Tarquin's ravishing strides 「タークインが陵辱(強姦)に向かう足取り」。有名なローマ王 Tarquin the Proud の子Sextus Tarquiniusのこと。Collatinus の妻Lucretiaに恋慕し、一夜夫の留守に乗じてひそかに押し入り、暴力をもってその想いをとげた。Lucretia は自害する。これがきっかけで王家は滅び、ローマ共和制の成立の端緒となった。 ravishing= 強姦する、陵辱する。Shakespeare の The Rape of Lucreceはそのことを扱った作品。

2.1.56-end

prate= blab. ぺらぺら喋る。(秘密を)暴露する。
take the present horror from the time 「真夜中の静けさからその物凄さを取り出す」。 take= remove, withhold. the present horror= the silence that would be broken by speaking stones. 夜の静けさを破る。"time"= time of night.
Which now suits with it. "Which"は"horror"、"it"は"time"を受ける。"suit with"= agree with. 夜とそれにふさわしい静けさとが一致している。
Whiles I threat, he lives "threat"= threaten. 「脅す」という意味であるが、マクベスはダンカンを、面前でも自分の想像のなかでも、脅しているわけではない。むしろマクベス自身が自分の想像のなかでびくびくしている、自分の想像の結果に脅されているのである。自動詞で「おどされている」との意味があったので、「おれが恐れている間は」と訳した。自動詞と他動詞との関係は難しい。frighten は(他動詞)驚かす、(自動詞)驚く、おびえる、の意味がある類か。/ 9月19日更新。実際マクベスはダンカンを脅す言葉を一言も言っていない。"threat"= threaten の自動詞の意味を調べれば、verb (used without object) 5. to utter or use threats. 6. to indicate impending evil or mischief. (Dictionary.com) この6の意味は(危険・脅威)が迫っている、その兆候・兆しがある、ほどの意味で、主語には天災・危険等が来て使われる。例 A storm threatens. あらしが迫っている。ここは単に "Whiles I threat" → While I approach を意味している。Shakeapeare の imagery のなかでは、マクベスは暗い夜にダンカンの寝室に迫っている邪悪な脅威として映っているので "threat" を使ったと思われます。それがマクベスのこの科白となっては現れたようです。自分を危険・脅威と見立てて語ったのであろう。「おれという危険が迫っている間は、ダンカンはまだ生きているわけだ(寝息をかいているわけだ)」この時点で、マクベスの頭のなかは暗殺でいっぱいであるが、同時に寝室でダンカンが軽く寝息をかいて眠っている情景がマクベスに浮かんだと想像することもできる。"lives" が実際リアルに生きてくると思う。すぐ行くぞ、もう束の間の命だ、ダンカン、と言っているようです。直前の科白からも、マクベスはすでに闇夜に跳梁する亡霊であることを示唆している。"wither'd murder" に擬し、"thus with his stealthy pace. With Tarquin's ravishing strides, towards his design" と言っているのもこれをこの状況に符号します。

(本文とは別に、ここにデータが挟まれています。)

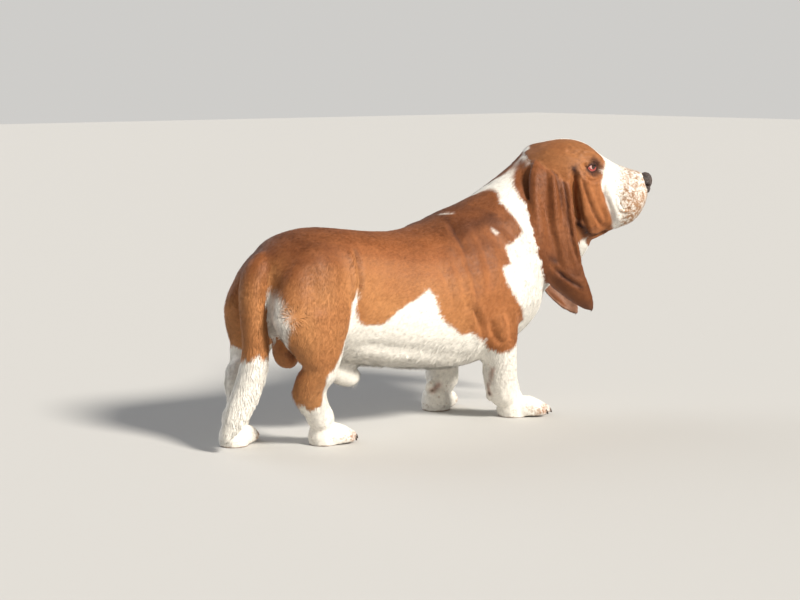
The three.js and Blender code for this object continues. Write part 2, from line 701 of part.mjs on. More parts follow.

Words to the heat of deeds too cold breath gives.→ Words gives too cold breath to the heat of deeds. が語順である。"gives" は前行の"lives"と韻を踏ませるため。「(殺人のことを)あまり喋りすぎると、それを実行する勇気を萎えさせる」というほどの意味。唐突に出てくるので、全体の流れのなかで違和感を感じる。実際マクベスたくさん喋っているが、それは人に聞かせるのではなく、独白である。/ 9月19日更新 前行を踏まえて、「言葉を多くすると、行動が鈍る」と意訳した。早く王の寝室へ行って、殺(や)れの意味である。
it is done この"it"は(1)マクベス夫人の準備ができた、(2)王を殺した(マクベスは想像のなかで王を殺したつもりになっている)の二通りの説があるようです。(2)の説は、その後に続く弔いの鐘にも及んでいます。
knell/nɛl/ (ゆっくり鳴らす)弔いの鐘。